* [Problem statement]: Beginning with the very first line, please reproduce the entries exactly through the line containing "coloured coat, deep".

(Object modeling scripts)
»»
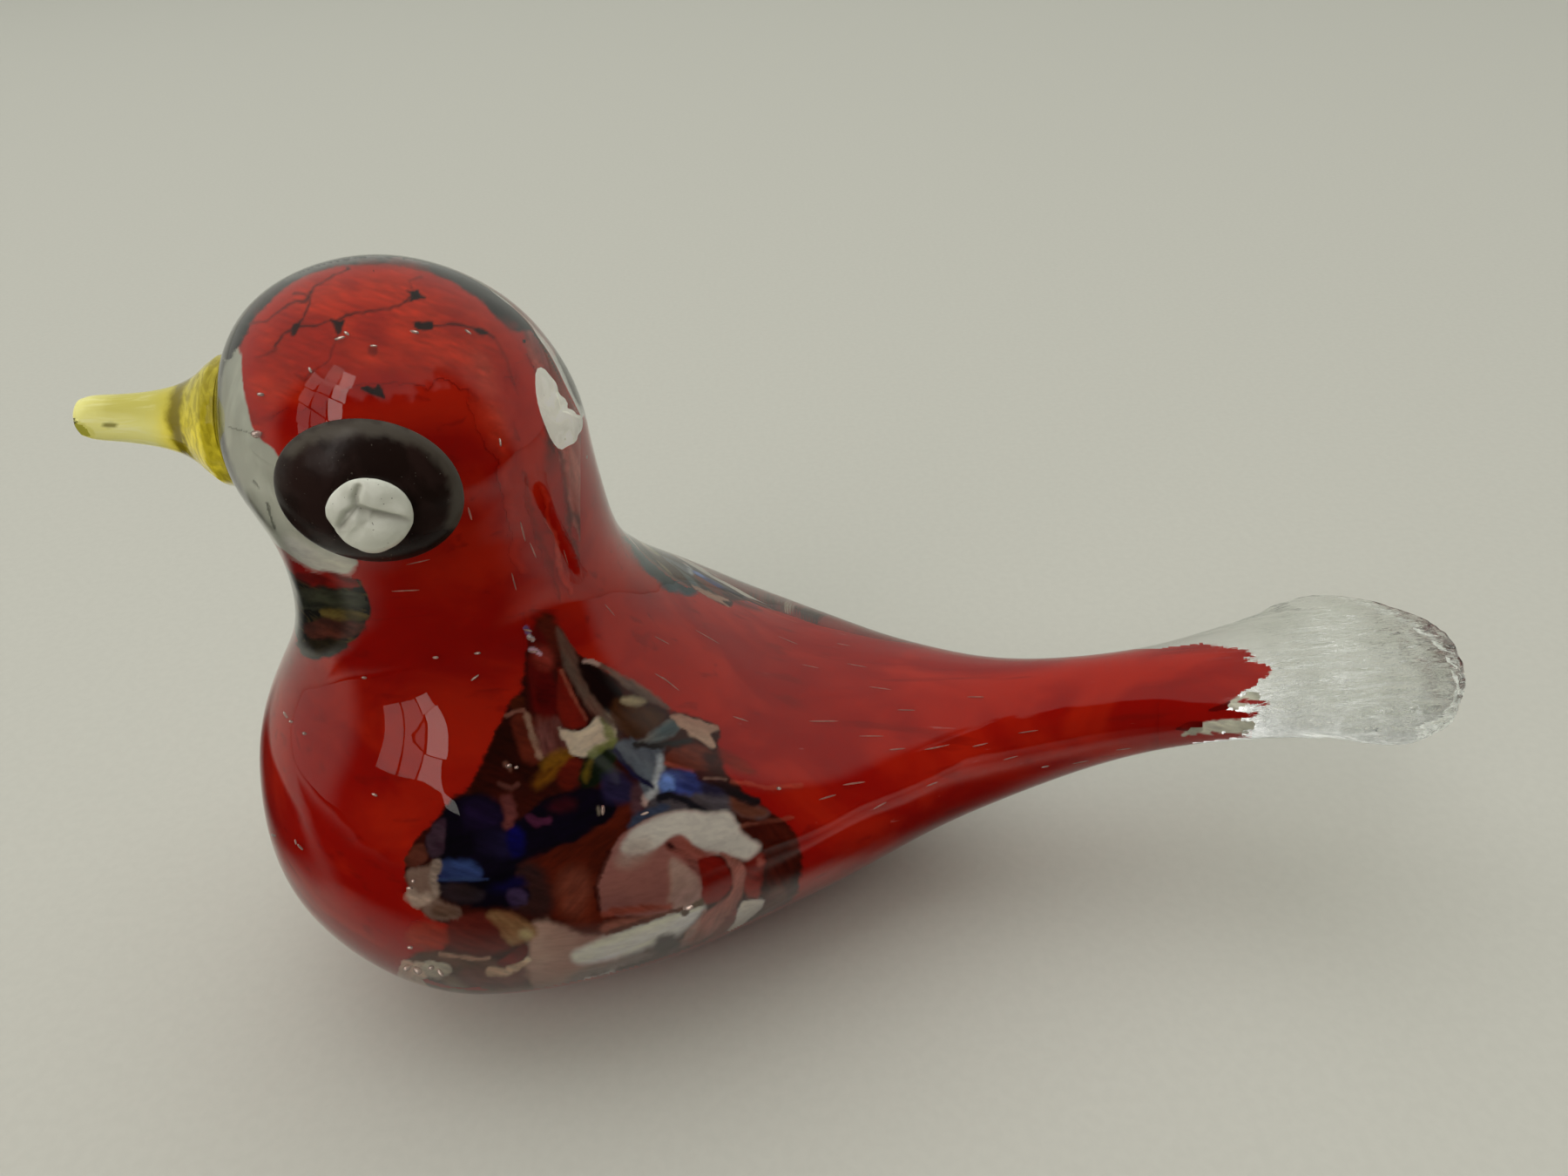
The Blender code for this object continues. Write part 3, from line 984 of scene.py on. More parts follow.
@dataclass
class Coat:
    """The opaque coloured coat, deep in the clear glass."""

    name: str = "red_coat"
    crown: tuple[float, float, float] = (-37.0, 0.3, 67.0)
    rings: tuple[Ring, ...] = (
        Ring((-31.4, 65.2), (-42.8, 65.9), 5.8, 0.2),
        Ring((-28.2, 61.8), (-46.1, 62.8), 9.2, 0.1),
        Ring((-26.8, 57.2), (-47.8, 57.6), 10.8),
        Ring((-26.4, 51.8), (-47.5, 50.2), 10.6),
        Ring((-24.9, 44.6), (-46.0, 40.6), 10.8),
        Ring((-20.6, 36.6), (-50.5, 30.2), 14.9),
        Ring((-15.3, 31.0), (-52.0, 16.9), 19.8),
        Ring((-8.6, 26.5), (-44.7, 5.2), 21.2),
        Ring((0.0, 24.0), (-27.6, 1.7), 17.4),
        Ring((9.6, 23.2), (-4.5, 4.2), 12.2),
        Ring((20.9, 23.7), (15.4, 10.4), 6.5),
        Ring((27.6, 24.6), (24.6, 14.8), 4.8),
        Ring((34.2, 25.3), (33.2, 17.2), 4.5, -0.3),
        Ring((39.0, 25.5), (38.4, 19.2), 4.2, -0.7),
        Ring((42.4, 25.5), (42.0, 21.4), 3.1, -1.0),
    )
    tip: tuple[float, float, float] = (44.0, -1.0, 24.0)
    sides: int = 32
    levels: int = 3
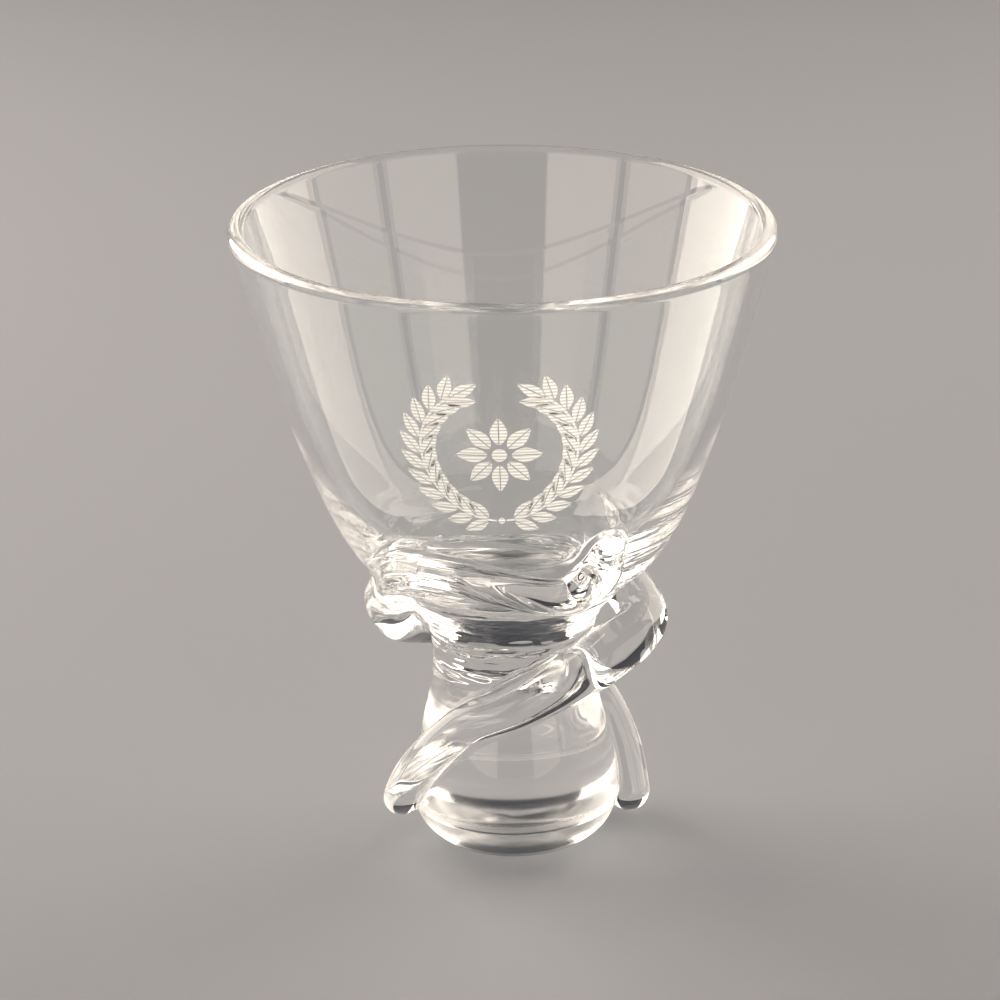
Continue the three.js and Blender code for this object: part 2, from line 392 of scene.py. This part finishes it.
def body_distance(points):
    """How far each point lies outside the turned body, and the way straight out of it."""
    radius = np.hypot(points[:, 0], points[:, 1])
    flat = np.column_stack([radius, points[:, 2]])
    coarse = outside[::OUTSIDE_COARSE_STEP]
    gaps = ((flat[:, None, :] - coarse[None, :, :]) ** 2).sum(2)
    place = outside_length[::OUTSIDE_COARSE_STEP][np.argmin(gaps, axis=1)]
    for _ in range(NEAREST_ROUNDS):
        base = look_up(place, outside_length, outside)
        out = look_up(place, outside_length, outside_way)
        along = np.column_stack([-out[:, 1], out[:, 0]])
        place = np.clip(place + ((flat - base) * along).sum(1), 0, outside_length[-1])
    base = look_up(place, outside_length, outside)
    out = look_up(place, outside_length, outside_way)
    distance = ((flat - base) * out).sum(1)
    turned = points[:, :2] / np.maximum(radius, 1e-6)[:, None]
    return distance, np.column_stack([turned * out[:, :1], out[:, 1]])


def smooth_through(values, share):
    """A Catmull-Rom curve through evenly spaced values, at shares from 0 to 1."""
    values = np.asarray(values, float)
    before = 2 * values[0] - values[1]
    after = 2 * values[-1] - values[-2]
    padded = np.concatenate([[before], values, [after]])
    place = np.clip(share, 0, 1) * (len(values) - 1)
    at = np.minimum(place.astype(int), len(values) - 2)
    t = place - at
    a, b, c, d = (padded[at + k] for k in range(4))
    return b + 0.5 * t * (c - a + t * (2 * a - 5 * b + 4 * c - d + t * (3 * (b - c) + d - a)))


class Trail:
    """The middle line of a trail, with its half thickness, as a fine run of points."""

    def __init__(self, start_angle, foot_end_height, foot_end_half, end_stations):
        foot_end = (0, foot_end_height, STAND_LOW, foot_end_half)
        ankle = (ANKLE_TURN, ANKLE_HEIGHT, STAND_LOW, foot_end_half)
        turns, heights, stands, halves = zip(foot_end, ankle, *COMMON_STATIONS, *end_stations)
        share = np.linspace(0, 1, ROUTE_STEPS)
        angle = np.radians(start_angle + smooth_through(turns, share))
        height = smooth_through(heights, share)
        radius = body_radius(height) + smooth_through(stands, share)
        line = np.column_stack([radius * np.cos(angle), radius * np.sin(angle), height])
        half = smooth_through(halves, share)
        steps = np.linalg.norm(np.diff(line, axis=0), axis=1)
        travelled = np.concatenate([[0], np.cumsum(steps)])
        self.length = travelled[-1]
        self.places = np.linspace(0, self.length, ROUTE_PLACES)
        self.line = look_up(self.places, travelled, line)
        self.half = np.interp(self.places, travelled, half)
        self.along = np.gradient(self.line, self.places, axis=0)
        self.along /= np.linalg.norm(self.along, axis=1)[:, None]
        self.bend = np.gradient(self.along, self.places, axis=0)
        self.taper = np.gradient(self.half, self.places)

    def distance(self, points):
        """How far each point lies outside the trail, and the way straight out of it."""
        coarse = self.line[::ROUTE_COARSE_STEP]
        gaps = ((points[:, None, :] - coarse[None, :, :]) ** 2).sum(2)
        place = self.places[::ROUTE_COARSE_STEP][np.argmin(gaps, axis=1)]
        for _ in range(NEAREST_ROUNDS):
            apart = points - look_up(place, self.places, self.line)
            along = look_up(place, self.places, self.along)
            bend = look_up(place, self.places, self.bend)
            slack = np.maximum(1 - (apart * bend).sum(1), LEAST_SLACK)
            place = np.clip(place + (apart * along).sum(1) / slack, 0, self.length)
        apart = points - look_up(place, self.places, self.line)
        along = look_up(place, self.places, self.along)
        bend = look_up(place, self.places, self.bend)
        slack = np.maximum(1 - (apart * bend).sum(1), LEAST_SLACK)
        reach = np.maximum(np.linalg.norm(apart, axis=1), 1e-6)
        out = apart / reach[:, None]
        inside = (place > 0) & (place < self.length)
        taper = np.where(inside, np.interp(place, self.places, self.taper), 0) / slack
        return reach - np.interp(place, self.places, self.half), out - taper[:, None] * along


trails = {name: Trail(**values) for name, values in TRAILS.items()}


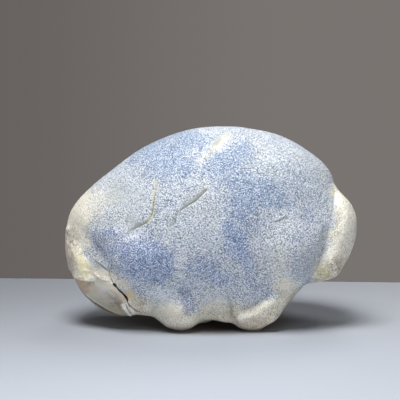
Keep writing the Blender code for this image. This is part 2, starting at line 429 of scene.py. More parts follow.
# %% Press the folds and ridges
press_crack("beside_the_tail", width=6.0, depth=-2.2, start=0.2, end=0.25)
press_crack("tail_crease", width=2.4, depth=0.9, start=0.1)
press_crack("tail_crease", width=0.8, depth=0.2, start=0.1, end=0.25)
press_crack("tail_crest", width=3.6, depth=-1.5)
press_crack("foot_crest", width=2.6, depth=-2.6, start=0.1, end=0.3)
press_crack("above_the_foot", width=2.6, depth=1.3, start=0.3, end=0.3)
press_crack("belly_crease", width=1.4, depth=1.5, start=0.4, end=0.02)
press_flake("belly_crease", rise=1.2, dip=0.5, rise_reach=2.2, start=0.5, end=0.02)
press_crack("nose_hollow", width=2.8, depth=0.9, start=0.3, end=0.2)
press_crack("crust", width=3.4, depth=-0.8, start=0.25)
print("the highest place is", round(skin[:, 2].max(), 1), "mm up")

# %% [markdown]
# Dimples and bumps follow, and sags. A sag moves the skin straight down instead of inward, which brings
# the belly and the chin closer to the table.

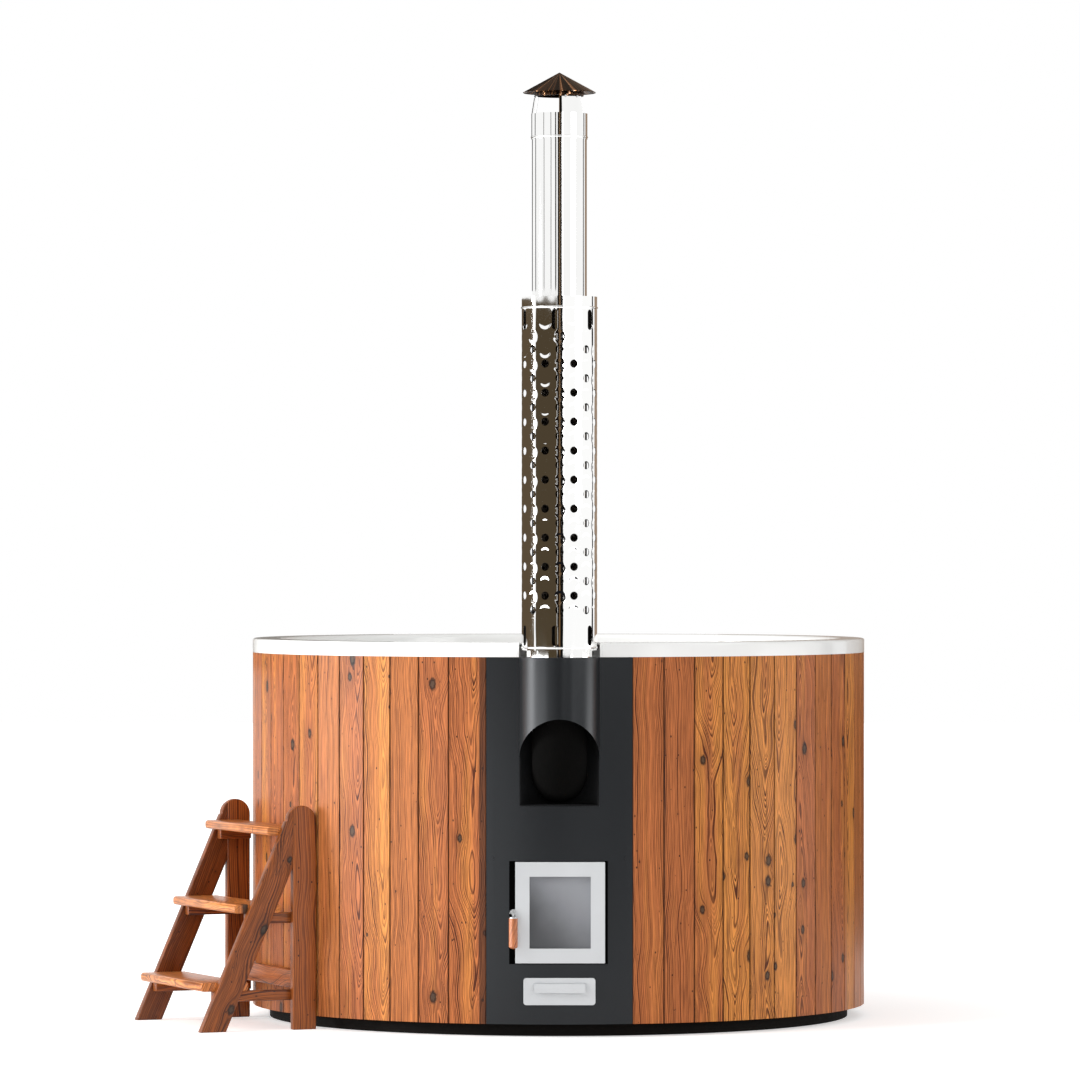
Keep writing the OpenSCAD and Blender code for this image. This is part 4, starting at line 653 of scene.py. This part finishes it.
# Drain parts. A brass valve turned on a lathe and tarnished in cloudy spots, with its lever dipped in
# red vinyl, which gives a soft even skin, and a plug moulded of black rubber with a pale bloom.
finish(mottled("turned_brass", ("#c9a45c", "#9c7a3c"), 25.0, 3.0, {"Metallic": 1.0, "Roughness": 0.3}), "drain_valve")
finish(mottled("dipped_vinyl", ("#a01d18", "#8a1713"), 6.667, 2.0, {"Roughness": 0.4}), "valve_lever")
finish(mottled("moulded_rubber", ("#1a1b1c", "#2a2b2c"), 11.11, 3.0, {"Roughness": 0.7}), "drain_plug")


# Steps. Planed larch, darker than the tub, with rounded edges, screwed together. The posts stand
# upright against the tub, the stringers lean on them, and each tread lies on two cleats.
step_turn = math.radians(-66.3)  # of the steps about the tub
steps_place = (0.0174, 0.9054, 0.0)  # shift to the steps' own frame, once they are turned back
tread_rise = 0.22
stringer_lean = math.radians(23.7)


def eased(node, piece_name, radius, material, segments=3):
    """A copy of a CAD node whose sharp edges are rounded, as a router with a small radius leaves them."""
    weld_distance = 1e-6
    level_angle, sharp_angle, shaded_angle = math.radians(1.0), math.radians(25.0), math.radians(35.0)
    mesh = nodes[node].data.copy()
    mesh.name = piece_name
    solid = bmesh.new()
    solid.from_mesh(mesh)
    bmesh.ops.remove_doubles(solid, verts=solid.verts, dist=weld_distance)
    bmesh.ops.dissolve_limit(solid, angle_limit=level_angle, verts=solid.verts, edges=solid.edges)
    sharp = [e for e in solid.edges if len(e.link_faces) == 2 and e.calc_face_angle() > sharp_angle]
    bmesh.ops.bevel(solid, geom=sharp, offset=radius, segments=segments, profile=0.5, affect="EDGES",
                    clamp_overlap=True)
    bmesh.ops.recalc_face_normals(solid, faces=solid.faces)
    solid.to_mesh(mesh)
    solid.free()
    mesh.polygons.foreach_set("use_smooth", np.full(len(mesh.polygons), True))
    mesh.set_sharp_from_angle(angle=shaded_angle)
    mesh.materials.clear()
    mesh.materials.append(material)
    piece = bpy.data.objects.new(piece_name, mesh)
    bpy.context.scene.collection.objects.link(piece)
    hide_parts(node)
    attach(piece, nodes[node]["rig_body"])


def larch(name, across, deep, along, split, seed, light=("#ba682a", "#55260d"), red=("#a25928", "#4c220e")):
    """Oiled larch. Across, deep and along are the directions of a piece in the steps' own frame, and
    whole numbers of place times split tell one piece of a set from the next."""
    material, tree, shader = new_material(name)
    place = add_node(tree, "Mapping", {"Vector": add_node(tree, "TexCoord")["Object"],
                                       "Rotation": (0.0, 0.0, -step_turn), "Location": steps_place})[0]
    across, deep, along, split = (add_node(tree, "VectorMath", place, direction, operation="DOT_PRODUCT")["Value"]
                                  for direction in (across, deep, along, split))
    piece = add_node(tree, "Math", add_node(tree, "Math", split, operation="FLOOR")[0], seed, operation="ADD")[0]
    colour, height = pine_grain(tree, across, deep, along, piece, light, red, ring_mm=5.0, knot_cell=0.07,
                                knot_share=0.35)
    feed(shader, {"Base Color": colour, "Roughness": 0.3, "Specular IOR Level": 0.32,
                  "Normal": add_node(tree, "Bump", {"Height": height, "Strength": 0.3, "Distance": 0.0006})[0]})
    return material


east, north, up = (1.0, 0.0, 0.0), (0.0, 1.0, 0.0), (0.0, 0.0, 1.0)
up_stringer = (0.0, math.sin(stringer_lean), math.cos(stringer_lean))
across_stringer = (0.0, math.cos(stringer_lean), -math.sin(stringer_lean))
eased("step_posts", "post_pair", 0.003, larch("oiled_larch_posts", north, east, up, east, 11.0))
# The stringers get darker colours than the rest of the larch: a painted shade.
eased("step_stringers", "stringer_pair", 0.003,
      larch("oiled_larch_stringers_painted_darker", across_stringer, east, up_stringer, east, 21.0,
            ("#9a5424", "#47200c"), ("#874922", "#3f1c0c")))
# The treads get lighter colours than the rest of the larch: painted light, for their noses that face the lamps.
eased("step_treads", "treads", 0.0015,
      larch("oiled_larch_treads_painted_lighter", north, up, east, (0.0, 0.0, 1 / tread_rise), 31.0,
            ("#f39c50", "#7b3a15"), ("#dc8748", "#6a3115")), 2)
eased("step_cleats", "cleats", 0.0025,
      larch("oiled_larch_cleats", up, east, north, (1.0, 0.0, 2 / tread_rise), 41.0))
eased("step_rail", "rail", 0.003, larch("oiled_larch_rail", up, north, east, up, 51.0))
««
* [Exercise result]:
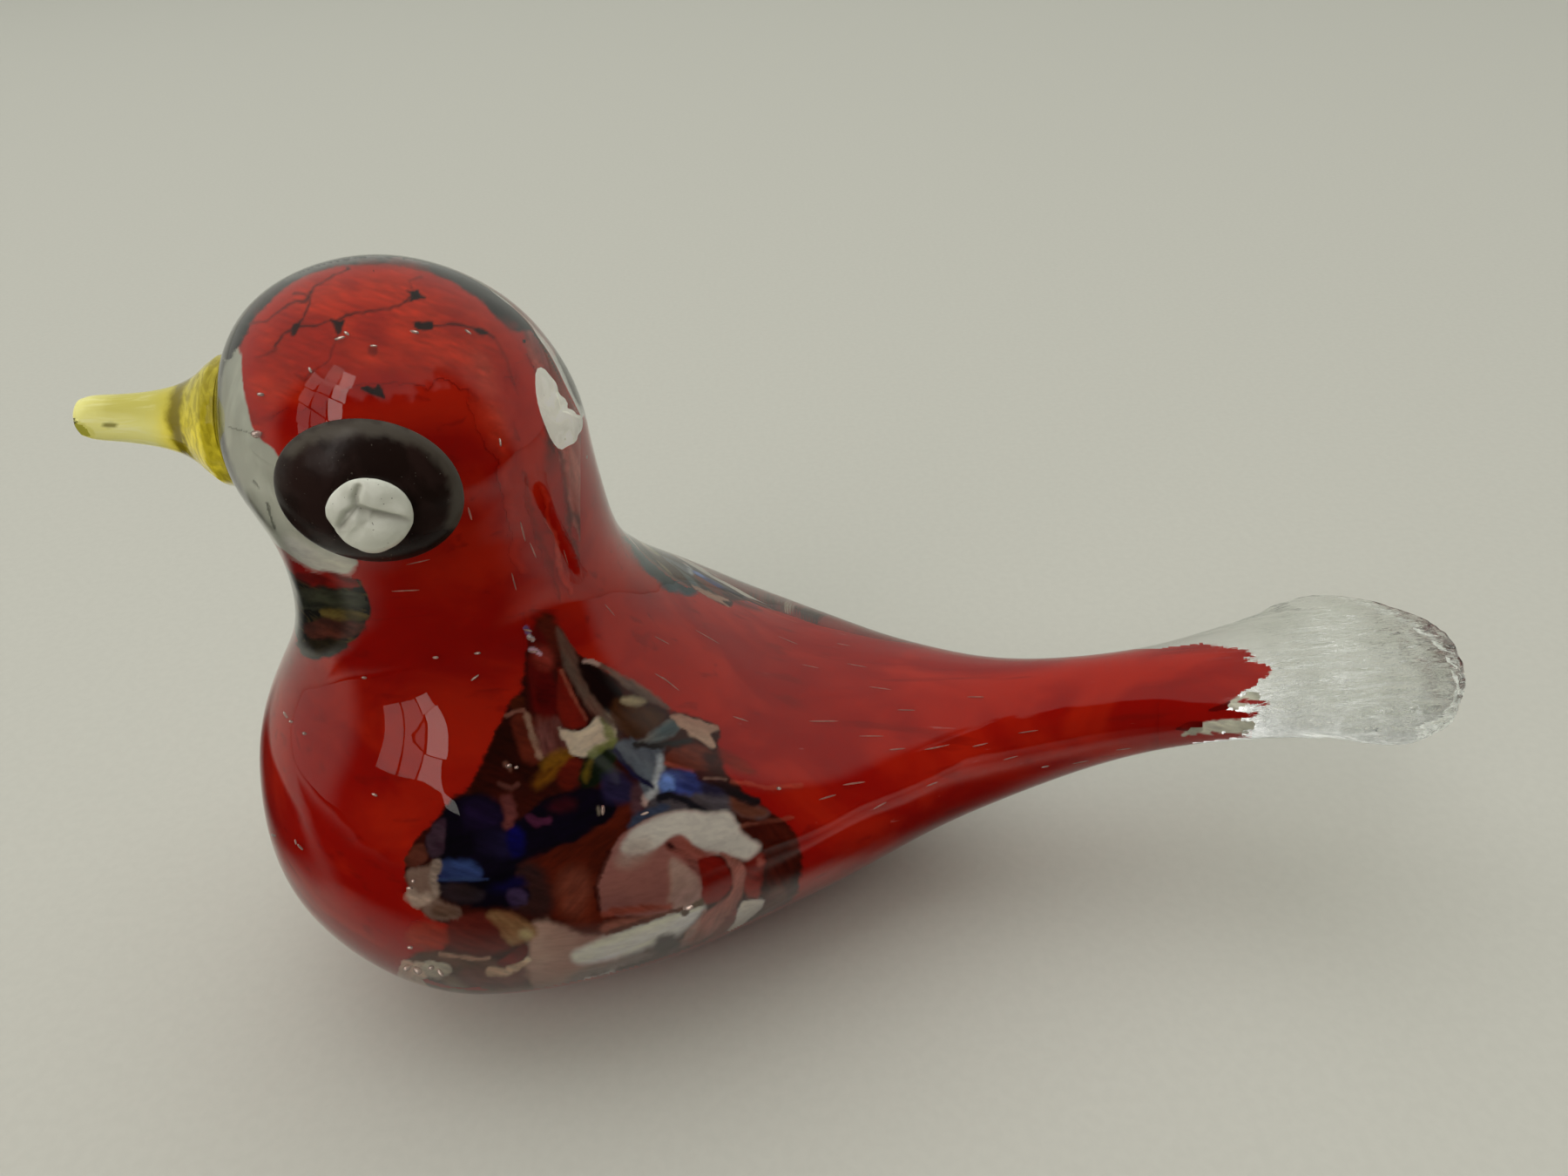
The Blender code for this object continues. Write part 3, from line 984 of scene.py on. More parts follow.
@dataclass
class Coat:
    """The opaque coloured coat, deep in the clear glass."""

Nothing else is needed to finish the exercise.